First, income statements are backward-looking. They measure revenues based on how much money a company made in the last period. Second, they do not differentiate one-time revenues or expenses from those that are recurring. These are worrisome factors for a SaaS company selling multi-year subscription plans for ongoing services. And when it comes time to sell the company, the buyers are looking at traditional figures, and not SaaS metrics or accounting figures.

In their early stages, SaaS companies should identify and begin to closely track the metrics that are most important to potential acquirers. Jim Pluntze, the chief financial officer of Navisite (which was acquired last year by Time Warner), told the MassTLC crowd that there are several evaluation metrics involved in a typical acquisition, including revenue and EBITDA growth (earnings before interest, taxes, depreciation and amortization), churn, bookings and capacity. I explained that when evaluating SaaS companies, I compare a company’s total customer acquisition cost with its contribution margin and expected customer duration. And Sloat told us what he sees as the “only three SaaS metrics that matter” — recurring profit margins, retention rates and growth efficiency.

Assuming your startup does not go public one day, your exit options will be limited if potential acquirers do not recognize the value of your business metrics. SaaS company founders should track the metrics that accurately reflect their business performance. But to attain full market value down the road, they must also keep a close watch on the measurements that traditional companies care about most.

Matt Fates is a partner at Ascent Venture Partners. Over the last decade, he has focused on investments in data analytics and cloud business services. Ascent has backed more than 100 early-stage, enterprise IT companies since 1985.

Image courtesy of Flickr user Sterlic.

9 Responses to “The problem with SaaS metrics”

  1. Samuel Vengrinovich

    Hey Matt–I really enjoyed your article! It was a great read and I think my readers will really appreciate it as well. Thanks so much. How can I read more?

  2. Grand Nagus

    I will never understand why venture capitalist make things harder than they need to be. Subscription based services have been around for a long time (tabloids, newspapers, telephone, television, utilities to name a few). These industries have dealt with subscription based business metrics for decades. But that isn’t good enough for Mr. VC.

    The VCs want to come up with another method to inflate the value of their investments. So let’s create NEW metrics to make things look better.

    How about measuring your business using profit? Remember that thing we used to use to measure success?

  3. Sounds fine… As long as we do not return to funny-money accounting of the 90’s startups or endorse Groupon-style shenanigans.

    A SaaS venture needs to act like a business, focusing on customer reach, customer value, cost, and return on investment just like any other business.
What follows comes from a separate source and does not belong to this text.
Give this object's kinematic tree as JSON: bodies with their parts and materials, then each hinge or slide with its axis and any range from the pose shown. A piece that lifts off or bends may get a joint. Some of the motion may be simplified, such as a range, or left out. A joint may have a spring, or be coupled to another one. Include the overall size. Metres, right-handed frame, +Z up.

If a more mature company that responds to such pressures is not seeing the value of a booming SaaS startup, I would be much more worried about the startup’s and its investors’ groupthink than. “They don’t get it” is the easy explanation. Often people, even and perhaps especially outsiders, are swayed in favor of hype, not against it. So if the buyer is skeptical, is more likely to be for the right reasons, not because of some mismatch of metrics.


    • Good point GB. I was in venture in the ’90s when we called SaaS companies ASPs (application service providers) and I agree that there was a fever of over-exuberance. There has certainly been some evidence of this type of behavior returning to certain internet sectors.

      What I am trying to get at here is that there are some fairly fundamental differences between SaaS business models and those of traditional software companies, and it can be hard to make the two mesh, especially in the case of business metrics. Clearly, the overall business case has to be sound and the market traction authentic. Most of the SaaS businesses I am aware of use these newer metrics in an effort to be more transparent about progress, not less. Traditional companies often “dont’t get it”, at least not initially, and that is what enables innovative new entrants to come in and gain market share. I am sure you are aware of Clayton Christensen’s Innovators Dilemma which is a great book on this theme.

  4. Great article, Matt. I’ve seen this issue first-hand, at two different companies. And when an acquisition does go through, typical SaaS metrics, and the comp plans that SaaS companies work with, simply do not mesh with the typical license-and-maintenance model of traditional enterprise or even packaged SMB software. There’s no inherent reason this has to happen, flexibility and a common understanding of what drives enterprise value can manage these issues.

    • Thanks eisnero. For companies that have built these SaaS metrics deeply into their business model in an effort to be as transparent as possible about performance, such as your example of compensation triggers, the conversion to traditional metrics call really be challenging and often confuse the main objective they were designed to achieve. In my experience, there can be a lot lost in the translation.